On embarque pour une navigation en zodiac sur le Rio Serrano jusqu’au Parc National Bernardo O’Higgins qui abrite deux magnifiques glaciers: les glaciers Balmaceda et Serrano. Le nom de ce parc vient de Bernardo O’Higgins Riquelme qui fut l’une des figures militaires fondamentales de l’indépendance et le premier chef d’État du Chili indépendant. La rivière Serrano prend sa source dans les eaux du lac Toro et poursuit sa course pour se jeter dans le fjiord Última Esperanza. On enfile nos vêtements chauds, gants et bonnets et nos gilets de sauvetage et la navigation peut commencer… jusqu’aux pieds des glaciers Balmaceda et Serrano. La météo n’est pas de la partie, il y a beaucoup de vent, il fait froid et les nuages gris s’accrochent aux sommets enneigés. Mais qu’importe, nous sommes bien emmitouflés pour résister à la météo capricieuse ! Le parcours permet de traverser des paysages très variés: des plaines alluviales ravinées par les crues, des cascades, des forêts qui semblent impénétrables depuis la rivière, de petites îles dénudées, des rapides tumultueux… Nous accostons pour approcher le glacier Serrano… Une courte randonnée à travers une forêt dense de coihues et ñirres, nous emmène jusqu’au pied du glacier Serrano noyé dans la brume. Le paysage semble austère: le glacier est encaissé entre des parois rocheuses, les couleurs bleues de la glace contrastent avec les roches sombres, accentuant l’âpreté du lieu. Des blocs de glace aux formes variées se détachent du glacier et tombent dans le lac Serrano puis partent ensuite à la dérive: l’art éphémère de la nature… Des aventuriers s’offrent une petite virée en zodiac au milieu des icebergs pour s’approcher au plus près de l’immense mur de glace: «Ohé, ohé, capitaine abandonné / Ohé, ohé, mets des ailes à ton voilier / Sonnez, sonnez, les sirènes au vent salé / Sonnez, sonnez la dernière traversée » (Capitaine abandonné – Gold).

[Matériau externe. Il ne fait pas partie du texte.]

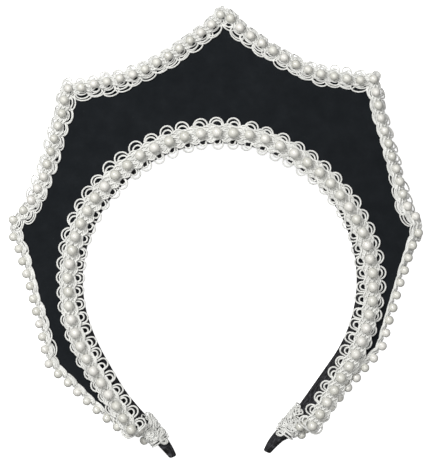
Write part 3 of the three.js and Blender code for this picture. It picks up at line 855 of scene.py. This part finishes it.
def strand_route(place, middles, offset, spread, swing, heights, per_pitch):
    """A strand of the row: close beside each pearl, wider at the waists, and swinging over its neighbours."""
    route = []
    for step in range(per_pitch * (len(middles) - 1) + 1):
        index, part = divmod(step, per_pitch)
        following = middles[min(index + 1, len(middles) - 1)]
        middle = lerp(middles[index], following, part / per_pitch)
        phase = 2 * math.pi * part / per_pitch
        waist = 0.5 - 0.5 * math.cos(phase)
        tight, wide = spread(middle, offset)
        outwards = offset * lerp(tight, wide, waist) + swing * math.sin(phase)
        weave = math.copysign(0.7 * BROW_CORD * math.cos(2 * phase), swing) if swing else 0
        route.append(place(middle, 0, outwards, lerp(*heights, waist) + weave * waist))
    return route


def braid_cords(piece, place, middles, shape, spread, rng, cord, lanes, sides, play):
    """The braid without its pearls: loops round each pearl, and strands along the row between them."""
    for middle in middles:
        loops, lean = shape(middle)
        for loop in loops:
            loop = dict(loop)
            for key in ("row", "outer_width", "inner_width", "inner"):
                loop[key] *= rng.uniform(1 - play, 1 + play)
            loop["outer"] *= rng.uniform(1 - 1.5 * play, 1 + 0.3 * play)
            loop_lean = lean + rng.uniform(-1.8, 1.8) * play
            piece.add_cord(loop_route(place, middle, loop, loop_lean, cord), cord, closed=True, sides=sides)
    for lane in range(lanes):
        offset = 2 * (lane + 0.5) / lanes - 1
        swing = (-1) ** lane * 0.55 * MM
        route = strand_route(place, middles, offset, spread, swing, (2 * cord, 4.2 * cord), 8)
        piece.add_cord(route, cord, sides=sides)
        if lane:
            # Between this strand and the last, a thicker one without a swing lies lower.
            offset = 2 * lane / lanes - 1
            route = strand_route(place, middles, offset, spread, 0, (cord, 2.4 * cord), 4)
            piece.add_cord(route, 1.25 * cord, sides=sides)


def make_brow_braid(cord_material, bead_material, bead):
    rng = random.Random(6)
    count = round(BROW_LINE.length / BROW_PITCH)

    # The pearls stand wider apart over the crown, where the braid is drawn round the bend.
    sides = [abs(2 * (i + 0.5) / count - 1) for i in range(count)]
    pitches = [1 + CROWN_STRETCH * (1 - smoothstep(side, 0.12, 0.5)) for side in sides]
    middles = [(sum(pitches[:i]) + pitches[i] / 2) * BROW_LINE.length / sum(pitches) for i in range(count)]

    def crown_share(middle):
        return 1 - smoothstep(abs(2 * middle / BROW_LINE.length - 1), 0.35, 0.75)

    def shape(middle):
        crown = crown_share(middle)
        side = 2 * middle / BROW_LINE.length - 1
        # The outer loops shorten towards both ends, and the inner ones at the upper and the lower right.
        outer = lerp(BROW_OUTER_TOP, BROW_OUTER_LEFT, smoothstep(-side, 0.42, 0.6))
        if side > 0:
            upper = lerp(BROW_OUTER_TOP, BROW_OUTER_UPPER_RIGHT, smoothstep(side, 0, 0.15))
            outer = lerp(BROW_OUTER_RIGHT, upper, crown) + 1 * MM * swell(side, 0.57, 0.14)
        inner = BROW_INNER - 1.1 * MM * swell(side, 0.31, 0.12) - 0.8 * MM * smoothstep(side, 0.72, 0.82)
        wide = lerp(2.85, 3.1, crown) * MM
        return [
            {"row": wide, "outer_width": wide, "outer": outer,
             "inner_width": 2.3 * MM, "inner": inner, "inner_blunt": 1, "lift": 0},
            {"row": 0.8 * wide, "outer_width": 0.76 * wide, "outer": 0.76 * outer,
             "inner_width": 1.45 * MM, "inner": 0.77 * inner, "inner_blunt": 1, "lift": 0.2},
            {"row": 2.5 * MM, "outer_width": 2.3 * MM, "outer": 2.95 * MM,
             "inner_width": 2.3 * MM, "inner": 3.2 * MM, "inner_blunt": 1, "lift": 0.9},
        ], 0

    def spread(middle, offset):
        if offset > 0:
            return 3 * MM, 4 * MM
        return 3.2 * MM, lerp(3.7, 5, crown_share(middle)) * MM

    cords = Trimming()
    braid_cords(cords, brow_place, middles, shape, spread, rng, BROW_CORD, lanes=8, sides=6, play=0.05)
    beads = Trimming()
    for middle in middles:
        centre = brow_place(middle, 0, rng.uniform(-0.25, 0.25) * MM, rng.uniform(2.9, 3.15) * MM)
        ahead = (brow_place(middle, 1 * MM, 0, 0) - brow_place(middle, -1 * MM, 0, 0)).normalized()
        add_bead(beads, bead, BROW_PEARL * rng.uniform(0.97, 1.02), centre, ahead, rng.random())
    hand_over(cords.make(), "brow_cords", cord_material, "brow_braid", "brow_trim")
    hand_over(beads.make(), "brow_pearls", bead_material, "brow_braid", "brow_trim")


def make_edge_braid(cord_material, bead_material, bead):
    rng = random.Random(11)
    count = round(EDGE_LENGTH / EDGE_PITCH)
    middles = [(i + 0.5) * EDGE_LENGTH / count for i in range(count)]

    def shape(middle):
        along = edge_value("along", middle)
        row = edge_row(middle)
        shingle = swell(along, SHINGLE_MIDDLE, SHINGLE_WIDTH)
        lean = 0.5 * shingle + 0.35 * smoothstep(along, *RIGHT_FLARE_START)
        face = edge_value("face", middle) * EDGE_WIDTH - PANEL_THICKNESS / 2
        turned_down = 0.8 * MM * (1 - smoothstep(row, 0.1, 0.8))
        inner = max(face + FOLD_QUARTER * (1 - row) + turned_down - edge_trim(along), 1 * MM)
        outer = lerp(EDGE_OUTER, EDGE_OUTER_FLARED, edge_flare(middle)) + strayed(along, OUTER_LOOP_STRAYS)
        outer = min(outer, edge_room(middle))
        wide = lerp(EDGE_INNER_WIDTH, EDGE_INNER_SLIM, shingle)
        blunt = min(lerp(0.6, 0.8, shingle), 0.8 * inner / wide)
        loops = []
        for share, inward, outward, lift in EDGE_LOOPS:
            loops.append({
                "row": 2.7 * share * MM, "outer_width": 2.2 * share * MM, "outer": outer * outward,
                "inner_width": wide * share, "inner": inner * inward, "inner_blunt": blunt, "lift": lift})
        return loops, lean

    def spread(middle, offset):
        trimmed = edge_trim(edge_value("along", middle)) / (3 * MM) if offset < 0 else 0
        drawn_in = 1 - 0.55 * clamp(trimmed, 0, 1)
        return 2 * MM * drawn_in, 2.9 * MM * drawn_in

    cords = Trimming()
    braid_cords(cords, edge_place, middles, shape, spread, rng, EDGE_CORD, lanes=6, sides=5, play=0.13)
    beads = Trimming()
    seat = FOLD_INNER - PANEL_THICKNESS / 2 + EDGE_THICKNESS + 0.6 * EDGE_PEARL
    for middle in middles:
        centre = edge_place(middle, 0, rng.uniform(-0.2, 0.2) * MM, seat + rng.uniform(-0.1, 0.1) * MM)
        ahead = (edge_place(middle, 1 * MM, 0, 0) - edge_place(middle, -1 * MM, 0, 0)).normalized()
        add_bead(beads, bead, EDGE_PEARL * rng.uniform(0.98, 1.06), centre, ahead, rng.random())
    hand_over(cords.make(), "edge_cords", cord_material, "edge_braid", "edge_trim")
    hand_over(beads.make(), "edge_pearls", bead_material, "edge_braid", "edge_trim")


def ring_place(arc, turn, grown):
    """A point round the headband at an arc, a little off it: turn 0 is the middle of its outer face."""
    width = band_width(arc)
    radius = BAND_CHAMFER + grown
    corners = [(BAND_THICKNESS, width, 0), (0, width, 1), (0, 0, 2), (BAND_THICKNESS, 0, 3)]
    outline = [Vector((BAND_THICKNESS + grown, width / 2))]
    for across, along, quarter in corners:
        inside = Vector((across, along)) + BAND_CHAMFER * Vector((-1 if across else 1, -1 if along else 1))
        for step in range(4):
            angle = math.pi / 2 * (quarter + step / 3)
            outline.append(inside + Vector((math.cos(angle), math.sin(angle))) * radius)
    outline.append(outline[0])
    ring = Line(outline)
    section = ring.at((turn % 1) * ring.length)
    return band_place(arc, section.x, section.y)


def make_wrap(name, node, side, pull, bead_turns, cord_material, bead_material, bead):
    """The braid's end wound round an arm, with its loops gathered over the winding and pulled up the arm."""
    rng = random.Random(21 + side)
    start = PANEL_ARC + GAP - pull
    cords = Trimming()
    route = []
    for step in range(WRAP_TURNS * WRAP_STEPS + 1):
        share = step / (WRAP_TURNS * WRAP_STEPS)
        arc = lerp(start + 0.4 * MM, start + WRAP_LENGTH - 0.4 * MM, share)
        arc += 0.3 * MM * math.sin(step * 0.35 + 2 * math.sin(step * 0.11))
        grown = GAP + 0.36 * MM + 0.1 * MM * math.sin(step * 2.1)
        route.append(ring_place(side * arc, step / WRAP_STEPS, grown))
    cords.add_cord(route, WRAP_CORD)

    def add_loop(share, turn, length, width, tilt, lift, radius=WRAP_LOOP_CORD):
        """A loop of cord laid on the winding: its length runs round the arm."""
        route = []
        for step in range(WRAP_STEPS):
            angle = 2 * math.pi * step / WRAP_STEPS
            round_by = length * math.cos(angle)
            arc = start + WRAP_LENGTH * share + width * math.sin(angle) + tilt * round_by
            ring_turn = turn + round_by / RING_LENGTH
            # The loops lie flatter on the side that rests on the floor.
            flat = 1 - 0.45 * smoothstep(ring_turn, 0.5, 0.75)
            route.append(ring_place(side * arc, ring_turn, (lift + 0.3 * MM * math.sin(2 * angle)) * flat))
        cords.add_cord(route, radius, closed=True)

    # The right winding is the looser one.
    loose = (1.1 if side > 0 else 0.7) * MM
    for count, shares, turns, lengths, lifts in WRAP_LOOPS:
        for _ in range(count):
            add_loop(rng.uniform(*shares), rng.uniform(*turns), rng.uniform(*lengths) * MM,
                     rng.uniform(0.8, 1.4) * MM, rng.uniform(-0.8, 0.8), rng.uniform(*lifts) * loose)
    # Two loops, one in the other, end it on the side towards the opening.
    for length, width in ((2.3, 1.7), (1.5, 1)):
        add_loop(0.98, 0.5, length * MM, width * MM, 0.2, 0.7 * MM, 0.35 * MM)
    beads = Trimming()
    for share, turn in bead_turns:
        arc = side * (start + WRAP_LENGTH * share)
        centre = ring_place(arc, turn, WRAP_PEARL_LIFT)
        before, after = [ring_place(arc + step, turn, WRAP_PEARL_LIFT) for step in (-1 * MM, 1 * MM)]
        ahead = (after - before).normalized()
        add_bead(beads, bead, EDGE_PEARL, centre, ahead, rng.random())
    hand_over(cords.make(), name + "_cords", cord_material, "wrap_braid", node)
    hand_over(beads.make(), name + "_pearls", bead_material, "wrap_braid", node)


add_camera()
add_studio(lit_acrylic())
gimp = gimp_cord()
lacquer = pearl_lacquer()
bead = model_bead()
make_headband(grosgrain_ribbon())
make_panel(cotton_cloth())
make_brow_braid(gimp, lacquer, bead)
make_edge_braid(gimp, lacquer, bead)
make_wrap("left_wrap", "end_wrap_left", -1, LEFT_WRAP_PULL, LEFT_WRAP_PEARLS, gimp, lacquer, bead)
make_wrap("right_wrap", "end_wrap_right", 1, RIGHT_WRAP_PULL, RIGHT_WRAP_PEARLS, gimp, lacquer, bead)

Murtilla ou goyavier du Chili

Le chemin menant au glacier Serrano est tapissé d’arbustes en fleurs ou couverts de baies colorées: des Murtilla (goyavier du Chili) dont le fruit au goût de fraise des bois est utilisé pour la production de l’arôme de fraise, des baies de Frutilla del Diablo (fraisier du diable) non comestibles ou encore des Fuschia de Magellan. Un drôle d’insecte nous observe tranquillement caché dans cette végétation épaisse et drue. Beaucoup d’arbres du genre Nothofagus (arbres voisins des hêtres) sont touchés par le Cyttaria (Llao-llao ou Pan de Indio). Non, non ce n’est pas un fruit mais un champignon parasite comestible (Et non, je ne les ai pas goûtés). Ces champignons forment des tumeurs (nœuds) aux branches et aux troncs des arbres infectés. En réaction à ce parasite, l’arbre développe une forte excroissance très décorative, utilisée en artisanat. Ces tumeurs ont une forme arrondie et boursoufflée du même aspect que le bois et l’écorce et elles peuvent atteindre des circonférences impressionnantes (jusqu’à deux à trois mètres). Nous rejoignons le rivage pour terminer la navigation vers le fjiord Última Esperanza profitant encore un peu des paysages majestueux du fjord bordés d’estancia où paissent en liberté les chevaux au bord de l’eau… S’il n’y avait qu’une seule phrase pour résumer cette découverte de la Patagonie chilienne, je choisirais sans aucun doute celle-ci qui résume tout: « La splendeur des paysages est à la hauteur de l’inhospitalité légendaire des lieux ».